When the investigation culminates in conclusive information from reliable, totally disinterested, outside investigative contractors who can competently testify under oath to their findings, the success of the case is much less dependent upon confessions from those involved.

Often, the undercover operatives are able to actually purchase illegal drugs from suspects at work; this is done with the cooperation of local authorities. Purchasing of illegal drugs by licensed investigators can only be done with the police, so it should only be undertaken when the company and its counsel have made an affirmative commitment to prosecute drug offenders who sell illegal substances at their workplaces.

When their work is done and the client is in possession of the provable facts, the pressure is off, so to speak. They can then prove what happened, even in the absence of the confessions from suspects. However, it doesn’t stop there.

They often end up with both substantial investigative proof, and a hand-written statement from the suspect employees admitting to the malfeasance. The highest echelon of professional investigators has superior interviewing skills, resulting in confessions in more than 90% of the interviews in which suspect employees were previously caught, and properly documented in violation of company policies at work.

The astounding success rate of professional investigator-suspect employee interviews could logically give rise to suspicion that overbearing or abusive techniques are used. Quite the contrary, these interviews are conducted with a disarming amount of respect, creating a comfortable atmosphere in which the confession seems appropriate and reasonable to the suspect. To assure no coercive force was applied, voluntary tape recordings are obtained with the permission and knowledge of the suspected employees. A plethora of questions are asked to fully establish the true nature of the interview. These tape recordings are also attorney-client privileged documents, and they become great evidence that the confessions were absolutely voluntary.

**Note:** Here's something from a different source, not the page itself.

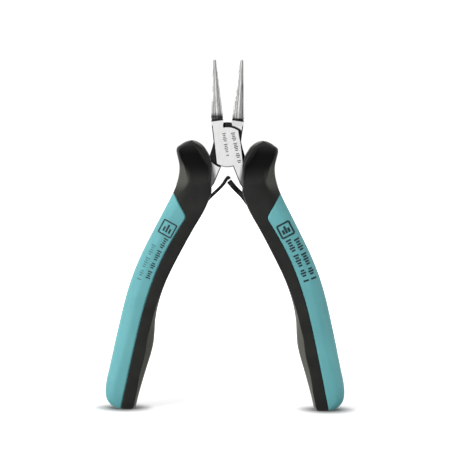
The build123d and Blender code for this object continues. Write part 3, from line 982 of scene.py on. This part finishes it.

A competent investigation firm would never give a client advice as to how it should react to a completed investigation. How a client handles the investigative results is between that company, its labor and employment counsel, and the employees involved. But when professionals provide the proof, employers are fully empowered; they are placed firmly “in the drivers’ seat” to handle these problems in any manner they see fit, and the specter of litigation is greatly reduced.